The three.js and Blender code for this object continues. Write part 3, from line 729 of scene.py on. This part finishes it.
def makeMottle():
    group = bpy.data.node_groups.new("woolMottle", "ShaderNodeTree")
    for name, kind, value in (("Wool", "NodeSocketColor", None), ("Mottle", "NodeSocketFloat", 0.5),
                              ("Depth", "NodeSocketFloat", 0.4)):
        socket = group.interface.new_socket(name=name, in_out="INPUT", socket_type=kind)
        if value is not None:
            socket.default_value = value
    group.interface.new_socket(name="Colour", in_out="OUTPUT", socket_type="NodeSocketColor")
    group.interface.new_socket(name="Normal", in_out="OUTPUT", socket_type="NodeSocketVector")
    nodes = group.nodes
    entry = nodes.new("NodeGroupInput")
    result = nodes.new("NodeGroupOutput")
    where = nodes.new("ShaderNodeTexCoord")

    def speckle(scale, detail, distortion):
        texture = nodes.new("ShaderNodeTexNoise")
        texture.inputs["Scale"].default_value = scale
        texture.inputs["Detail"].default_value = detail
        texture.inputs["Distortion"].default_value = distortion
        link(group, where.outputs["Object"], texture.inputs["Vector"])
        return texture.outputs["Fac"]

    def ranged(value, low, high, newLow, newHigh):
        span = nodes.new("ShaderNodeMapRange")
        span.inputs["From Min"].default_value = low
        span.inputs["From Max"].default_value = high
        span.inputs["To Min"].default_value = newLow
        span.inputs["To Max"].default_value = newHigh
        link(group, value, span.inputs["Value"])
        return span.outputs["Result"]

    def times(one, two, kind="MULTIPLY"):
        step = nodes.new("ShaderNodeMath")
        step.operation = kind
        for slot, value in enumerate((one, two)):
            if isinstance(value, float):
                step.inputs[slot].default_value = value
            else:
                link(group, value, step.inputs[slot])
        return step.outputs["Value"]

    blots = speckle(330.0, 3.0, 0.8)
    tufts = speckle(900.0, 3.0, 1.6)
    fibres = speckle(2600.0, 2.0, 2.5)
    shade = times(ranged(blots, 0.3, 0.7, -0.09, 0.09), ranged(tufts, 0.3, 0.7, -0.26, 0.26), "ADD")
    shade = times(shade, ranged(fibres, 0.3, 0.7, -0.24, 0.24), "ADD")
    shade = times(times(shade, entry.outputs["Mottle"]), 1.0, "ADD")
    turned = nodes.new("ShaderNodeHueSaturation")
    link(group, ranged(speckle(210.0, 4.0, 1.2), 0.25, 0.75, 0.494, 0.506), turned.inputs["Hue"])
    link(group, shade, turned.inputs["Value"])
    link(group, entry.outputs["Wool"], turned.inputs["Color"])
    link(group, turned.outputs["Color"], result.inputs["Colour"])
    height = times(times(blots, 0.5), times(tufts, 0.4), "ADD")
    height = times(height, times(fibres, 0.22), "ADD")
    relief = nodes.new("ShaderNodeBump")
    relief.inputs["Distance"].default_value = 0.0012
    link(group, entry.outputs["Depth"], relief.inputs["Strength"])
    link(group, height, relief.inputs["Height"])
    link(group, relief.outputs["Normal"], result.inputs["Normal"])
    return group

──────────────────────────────

■ SHORT PROBLEM
Extract the complete listing above, reproducing each line exactly.

■ EXERCISE RESULT
The three.js and Blender code for this object continues. Write part 3, from line 729 of scene.py on. This part finishes it.
def makeMottle():
    group = bpy.data.node_groups.new("woolMottle", "ShaderNodeTree")
    for name, kind, value in (("Wool", "NodeSocketColor", None), ("Mottle", "NodeSocketFloat", 0.5),
                              ("Depth", "NodeSocketFloat", 0.4)):
        socket = group.interface.new_socket(name=name, in_out="INPUT", socket_type=kind)
        if value is not None:
            socket.default_value = value
    group.interface.new_socket(name="Colour", in_out="OUTPUT", socket_type="NodeSocketColor")
    group.interface.new_socket(name="Normal", in_out="OUTPUT", socket_type="NodeSocketVector")
    nodes = group.nodes
    entry = nodes.new("NodeGroupInput")
    result = nodes.new("NodeGroupOutput")
    where = nodes.new("ShaderNodeTexCoord")

    def speckle(scale, detail, distortion):
        texture = nodes.new("ShaderNodeTexNoise")
        texture.inputs["Scale"].default_value = scale
        texture.inputs["Detail"].default_value = detail
        texture.inputs["Distortion"].default_value = distortion
        link(group, where.outputs["Object"], texture.inputs["Vector"])
        return texture.outputs["Fac"]

    def ranged(value, low, high, newLow, newHigh):
        span = nodes.new("ShaderNodeMapRange")
        span.inputs["From Min"].default_value = low
        span.inputs["From Max"].default_value = high
        span.inputs["To Min"].default_value = newLow
        span.inputs["To Max"].default_value = newHigh
        link(group, value, span.inputs["Value"])
        return span.outputs["Result"]

    def times(one, two, kind="MULTIPLY"):
        step = nodes.new("ShaderNodeMath")
        step.operation = kind
        for slot, value in enumerate((one, two)):
            if isinstance(value, float):
                step.inputs[slot].default_value = value
            else:
                link(group, value, step.inputs[slot])
        return step.outputs["Value"]

    blots = speckle(330.0, 3.0, 0.8)
    tufts = speckle(900.0, 3.0, 1.6)
    fibres = speckle(2600.0, 2.0, 2.5)
    shade = times(ranged(blots, 0.3, 0.7, -0.09, 0.09), ranged(tufts, 0.3, 0.7, -0.26, 0.26), "ADD")
    shade = times(shade, ranged(fibres, 0.3, 0.7, -0.24, 0.24), "ADD")
    shade = times(times(shade, entry.outputs["Mottle"]), 1.0, "ADD")
    turned = nodes.new("ShaderNodeHueSaturation")
    link(group, ranged(speckle(210.0, 4.0, 1.2), 0.25, 0.75, 0.494, 0.506), turned.inputs["Hue"])
    link(group, shade, turned.inputs["Value"])
    link(group, entry.outputs["Wool"], turned.inputs["Color"])
    link(group, turned.outputs["Color"], result.inputs["Colour"])
    height = times(times(blots, 0.5), times(tufts, 0.4), "ADD")
    height = times(height, times(fibres, 0.22), "ADD")
    relief = nodes.new("ShaderNodeBump")
    relief.inputs["Distance"].default_value = 0.0012
    link(group, entry.outputs["Depth"], relief.inputs["Strength"])
    link(group, height, relief.inputs["Height"])
    link(group, relief.outputs["Normal"], result.inputs["Normal"])
    return group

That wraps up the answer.